SUPPLIED INFORMATION =
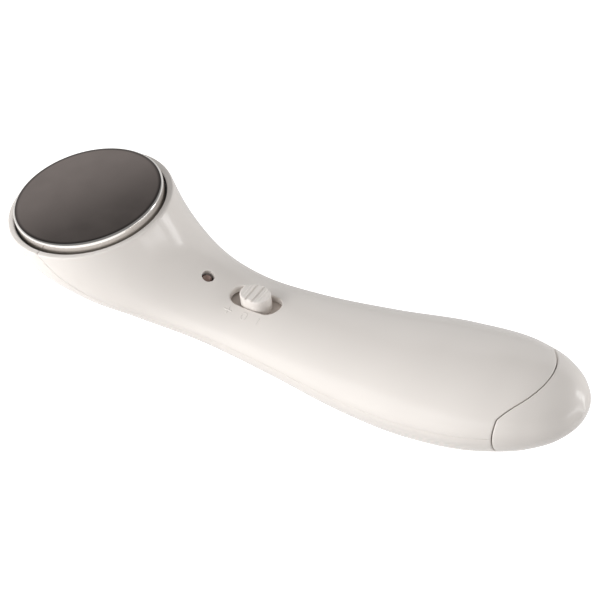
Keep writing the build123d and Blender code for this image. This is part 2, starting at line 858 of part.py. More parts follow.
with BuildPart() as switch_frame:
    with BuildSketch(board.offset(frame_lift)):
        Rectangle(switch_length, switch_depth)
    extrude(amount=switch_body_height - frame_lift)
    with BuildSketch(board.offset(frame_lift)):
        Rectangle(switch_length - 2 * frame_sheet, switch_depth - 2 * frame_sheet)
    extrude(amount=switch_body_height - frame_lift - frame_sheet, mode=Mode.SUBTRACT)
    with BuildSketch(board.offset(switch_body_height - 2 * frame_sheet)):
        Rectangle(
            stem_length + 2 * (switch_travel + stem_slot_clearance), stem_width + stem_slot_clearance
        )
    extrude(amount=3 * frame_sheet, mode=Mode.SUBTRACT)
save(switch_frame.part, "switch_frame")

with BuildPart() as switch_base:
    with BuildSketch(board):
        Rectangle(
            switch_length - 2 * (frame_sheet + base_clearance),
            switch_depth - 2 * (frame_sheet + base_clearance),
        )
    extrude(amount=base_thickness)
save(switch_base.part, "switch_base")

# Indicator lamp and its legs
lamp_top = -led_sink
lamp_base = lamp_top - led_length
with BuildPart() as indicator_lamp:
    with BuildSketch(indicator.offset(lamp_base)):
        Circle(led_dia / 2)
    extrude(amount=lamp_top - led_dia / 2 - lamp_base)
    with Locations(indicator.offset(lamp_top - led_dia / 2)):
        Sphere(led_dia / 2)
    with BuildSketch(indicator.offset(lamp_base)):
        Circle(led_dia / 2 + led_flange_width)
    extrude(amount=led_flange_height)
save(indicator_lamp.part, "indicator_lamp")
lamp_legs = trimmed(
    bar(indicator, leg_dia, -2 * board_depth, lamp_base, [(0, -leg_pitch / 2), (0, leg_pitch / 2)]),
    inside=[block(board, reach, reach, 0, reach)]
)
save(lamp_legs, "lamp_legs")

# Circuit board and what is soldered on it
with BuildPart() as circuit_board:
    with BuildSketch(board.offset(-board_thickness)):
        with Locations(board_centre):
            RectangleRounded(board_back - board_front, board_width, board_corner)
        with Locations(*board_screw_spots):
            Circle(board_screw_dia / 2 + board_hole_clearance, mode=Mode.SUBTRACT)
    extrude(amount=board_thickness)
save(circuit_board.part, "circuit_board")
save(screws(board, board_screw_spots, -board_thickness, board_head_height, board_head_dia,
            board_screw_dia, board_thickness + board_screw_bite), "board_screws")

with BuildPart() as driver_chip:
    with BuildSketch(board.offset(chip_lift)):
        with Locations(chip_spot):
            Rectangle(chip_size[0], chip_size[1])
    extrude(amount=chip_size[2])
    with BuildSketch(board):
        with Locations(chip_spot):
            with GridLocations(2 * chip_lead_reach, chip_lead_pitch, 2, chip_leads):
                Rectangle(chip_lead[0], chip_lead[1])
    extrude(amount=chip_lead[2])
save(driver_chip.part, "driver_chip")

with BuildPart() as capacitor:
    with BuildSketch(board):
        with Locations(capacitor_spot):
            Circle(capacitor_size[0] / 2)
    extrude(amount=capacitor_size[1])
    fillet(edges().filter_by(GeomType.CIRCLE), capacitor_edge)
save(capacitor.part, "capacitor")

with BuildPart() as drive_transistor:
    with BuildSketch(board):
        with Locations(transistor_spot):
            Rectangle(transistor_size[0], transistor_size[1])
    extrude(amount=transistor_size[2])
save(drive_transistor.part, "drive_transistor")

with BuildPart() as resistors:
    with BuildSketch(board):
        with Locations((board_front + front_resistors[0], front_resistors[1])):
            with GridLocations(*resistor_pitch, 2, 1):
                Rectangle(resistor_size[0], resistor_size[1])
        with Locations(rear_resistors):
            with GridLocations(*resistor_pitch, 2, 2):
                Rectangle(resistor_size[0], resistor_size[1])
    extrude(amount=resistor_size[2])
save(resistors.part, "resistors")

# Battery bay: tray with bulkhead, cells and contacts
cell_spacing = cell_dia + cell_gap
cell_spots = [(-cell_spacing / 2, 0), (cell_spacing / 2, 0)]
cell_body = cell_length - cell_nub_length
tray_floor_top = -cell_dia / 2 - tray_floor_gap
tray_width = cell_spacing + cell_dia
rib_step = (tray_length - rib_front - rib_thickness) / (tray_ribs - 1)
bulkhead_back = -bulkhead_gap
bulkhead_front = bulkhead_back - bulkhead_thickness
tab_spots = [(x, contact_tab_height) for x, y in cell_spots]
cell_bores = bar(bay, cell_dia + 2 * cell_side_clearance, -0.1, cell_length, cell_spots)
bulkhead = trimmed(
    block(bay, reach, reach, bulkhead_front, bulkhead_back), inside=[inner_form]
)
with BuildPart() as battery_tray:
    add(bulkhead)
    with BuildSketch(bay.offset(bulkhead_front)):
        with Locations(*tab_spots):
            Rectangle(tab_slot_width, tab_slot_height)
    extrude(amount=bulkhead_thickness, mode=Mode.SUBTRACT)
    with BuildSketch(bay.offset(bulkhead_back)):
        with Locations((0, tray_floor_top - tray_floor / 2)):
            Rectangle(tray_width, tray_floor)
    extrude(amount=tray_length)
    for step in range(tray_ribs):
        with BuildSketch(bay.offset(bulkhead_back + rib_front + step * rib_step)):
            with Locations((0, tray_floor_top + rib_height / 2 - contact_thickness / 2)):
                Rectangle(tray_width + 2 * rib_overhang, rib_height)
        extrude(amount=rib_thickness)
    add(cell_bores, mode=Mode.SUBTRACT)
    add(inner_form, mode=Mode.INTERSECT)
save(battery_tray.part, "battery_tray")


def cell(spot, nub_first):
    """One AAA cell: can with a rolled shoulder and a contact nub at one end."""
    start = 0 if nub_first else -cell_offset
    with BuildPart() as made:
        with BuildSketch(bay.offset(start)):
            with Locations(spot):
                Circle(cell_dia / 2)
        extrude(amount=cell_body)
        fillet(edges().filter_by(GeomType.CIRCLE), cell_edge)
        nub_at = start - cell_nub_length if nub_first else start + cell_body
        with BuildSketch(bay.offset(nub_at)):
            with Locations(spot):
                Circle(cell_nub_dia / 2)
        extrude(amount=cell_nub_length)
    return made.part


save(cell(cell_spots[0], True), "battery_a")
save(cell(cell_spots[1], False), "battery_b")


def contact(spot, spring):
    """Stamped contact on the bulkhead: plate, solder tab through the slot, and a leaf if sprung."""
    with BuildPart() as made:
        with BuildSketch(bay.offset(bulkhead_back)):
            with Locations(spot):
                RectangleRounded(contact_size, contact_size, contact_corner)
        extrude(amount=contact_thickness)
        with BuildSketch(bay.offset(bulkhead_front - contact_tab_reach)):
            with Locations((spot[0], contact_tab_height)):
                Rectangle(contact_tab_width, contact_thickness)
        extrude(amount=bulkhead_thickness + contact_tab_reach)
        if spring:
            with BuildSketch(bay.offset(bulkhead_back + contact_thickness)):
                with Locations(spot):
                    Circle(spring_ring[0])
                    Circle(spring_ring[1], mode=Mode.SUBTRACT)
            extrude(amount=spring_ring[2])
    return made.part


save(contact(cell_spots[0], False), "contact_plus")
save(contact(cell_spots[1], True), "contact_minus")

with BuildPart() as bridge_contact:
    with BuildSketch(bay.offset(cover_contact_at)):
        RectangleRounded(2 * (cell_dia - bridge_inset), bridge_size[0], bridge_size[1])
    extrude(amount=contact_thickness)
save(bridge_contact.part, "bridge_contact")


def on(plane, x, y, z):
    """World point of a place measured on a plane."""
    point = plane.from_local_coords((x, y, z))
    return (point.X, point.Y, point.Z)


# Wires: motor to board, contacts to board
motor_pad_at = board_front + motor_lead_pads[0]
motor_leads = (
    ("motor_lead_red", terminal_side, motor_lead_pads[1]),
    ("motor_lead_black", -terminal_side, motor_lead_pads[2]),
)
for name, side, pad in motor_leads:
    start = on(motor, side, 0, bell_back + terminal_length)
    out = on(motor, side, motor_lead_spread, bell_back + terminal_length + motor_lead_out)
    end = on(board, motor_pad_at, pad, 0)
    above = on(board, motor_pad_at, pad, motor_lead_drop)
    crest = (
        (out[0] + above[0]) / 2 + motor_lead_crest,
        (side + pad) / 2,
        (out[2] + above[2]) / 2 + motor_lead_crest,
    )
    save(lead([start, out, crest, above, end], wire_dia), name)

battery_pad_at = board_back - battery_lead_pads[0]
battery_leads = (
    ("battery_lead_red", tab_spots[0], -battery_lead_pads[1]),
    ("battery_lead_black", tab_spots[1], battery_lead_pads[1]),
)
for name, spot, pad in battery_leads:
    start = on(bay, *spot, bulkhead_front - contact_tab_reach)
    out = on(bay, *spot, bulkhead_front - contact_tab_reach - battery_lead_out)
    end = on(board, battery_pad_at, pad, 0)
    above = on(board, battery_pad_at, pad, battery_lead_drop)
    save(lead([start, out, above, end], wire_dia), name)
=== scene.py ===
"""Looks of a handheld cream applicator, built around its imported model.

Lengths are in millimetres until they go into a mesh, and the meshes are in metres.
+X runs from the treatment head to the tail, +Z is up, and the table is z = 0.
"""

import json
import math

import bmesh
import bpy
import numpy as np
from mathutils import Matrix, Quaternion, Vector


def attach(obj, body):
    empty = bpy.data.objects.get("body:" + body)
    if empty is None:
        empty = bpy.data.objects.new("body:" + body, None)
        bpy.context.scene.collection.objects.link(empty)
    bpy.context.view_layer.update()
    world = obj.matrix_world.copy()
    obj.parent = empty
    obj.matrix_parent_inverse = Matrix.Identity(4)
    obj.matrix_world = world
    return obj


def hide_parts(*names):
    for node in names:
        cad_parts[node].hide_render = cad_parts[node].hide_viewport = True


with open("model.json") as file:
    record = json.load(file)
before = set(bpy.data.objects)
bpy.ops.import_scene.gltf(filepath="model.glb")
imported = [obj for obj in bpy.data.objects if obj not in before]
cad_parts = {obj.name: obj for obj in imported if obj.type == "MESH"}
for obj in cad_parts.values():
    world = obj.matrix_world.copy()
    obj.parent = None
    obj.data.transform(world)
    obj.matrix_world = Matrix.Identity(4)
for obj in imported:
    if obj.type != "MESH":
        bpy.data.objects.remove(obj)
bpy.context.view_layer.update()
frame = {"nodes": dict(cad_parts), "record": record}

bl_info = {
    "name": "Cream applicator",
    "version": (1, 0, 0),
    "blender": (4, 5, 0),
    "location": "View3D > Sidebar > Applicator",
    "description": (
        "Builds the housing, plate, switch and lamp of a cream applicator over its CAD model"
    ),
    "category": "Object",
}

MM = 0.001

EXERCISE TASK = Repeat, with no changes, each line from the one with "in imported if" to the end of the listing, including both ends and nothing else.

WORKED SOLUTION =
cad_parts = {obj.name: obj for obj in imported if obj.type == "MESH"}
for obj in cad_parts.values():
    world = obj.matrix_world.copy()
    obj.parent = None
    obj.data.transform(world)
    obj.matrix_world = Matrix.Identity(4)
for obj in imported:
    if obj.type != "MESH":
        bpy.data.objects.remove(obj)
bpy.context.view_layer.update()
frame = {"nodes": dict(cad_parts), "record": record}

bl_info = {
    "name": "Cream applicator",
    "version": (1, 0, 0),
    "blender": (4, 5, 0),
    "location": "View3D > Sidebar > Applicator",
    "description": (
        "Builds the housing, plate, switch and lamp of a cream applicator over its CAD model"
    ),
    "category": "Object",
}

MM = 0.001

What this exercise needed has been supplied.